HtmlNodeSelection.QuerySelectorAll( _htmlDocument.DocumentNode,"#unlocktheinbox:test");

Test #2 (Invalid Character at Position 16.)

HtmlNodeSelection.QuerySelectorAll( _htmlDocument.DocumentNode,"#unlocktheinbox\\:test");

Test #3 (Unrecognized escape sequence)

HtmlNodeSelection.QuerySelectorAll( _htmlDocument.DocumentNode,"#unlocktheinbox\3A test");

Test #4 (Invalid Character at Position 16.)

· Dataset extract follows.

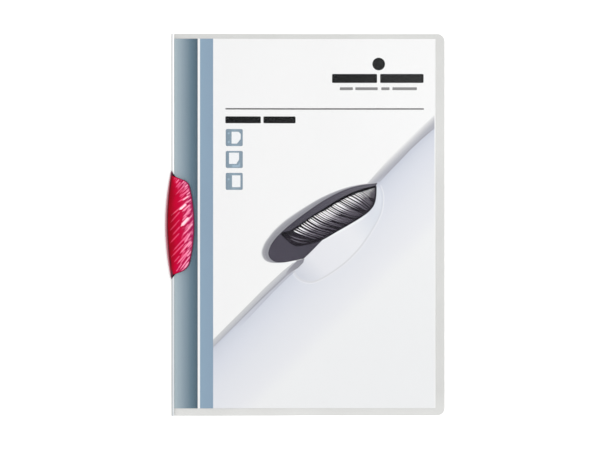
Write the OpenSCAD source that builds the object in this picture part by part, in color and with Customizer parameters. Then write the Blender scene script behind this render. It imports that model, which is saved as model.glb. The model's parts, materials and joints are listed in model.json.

HtmlNodeSelection.QuerySelectorAll( _htmlDocument.DocumentNode,"#unlocktheinbox\\3A test");

What am I doing wrong?

Turns out I looked at the source code for Fizzler..

 // TODO Support full string syntax!
 //
 // string    {string1}|{string2}
 // string1   \"([^\n\r\f\\"]|\\{nl}|{nonascii}|{escape})*\"
 // string2   \'([^\n\r\f\\']|\\{nl}|{nonascii}|{escape})*\'
 // nonascii  [^\0-\177]
 // escape    {unicode}|\\[^\n\r\f0-9a-f]
 // unicode   \\[0-9a-f]{1,6}(\r\n|[ \n\r\t\f])?
 //

They don't support it yet :(

Henry
  • 2,953
  • 2
  • 21
  • 34

1 Answers1

2

\3A is a compile-time error because \3 is not a valid escape sequence in a C# string, so you need to escape the backslash. Using either \\: or \\3A is correct, but the selector engine appears to be having trouble with CSS escape sequences for whatever reason.

See if you can work around this with an attribute selector instead, which removes the need for escape sequences altogether:

HtmlNodeSelection.QuerySelectorAll(_htmlDocument.DocumentNode, "[id='unlocktheinbox:test']");
BoltClock
  • 700,868
  • 160
  • 1,392
  • 1,356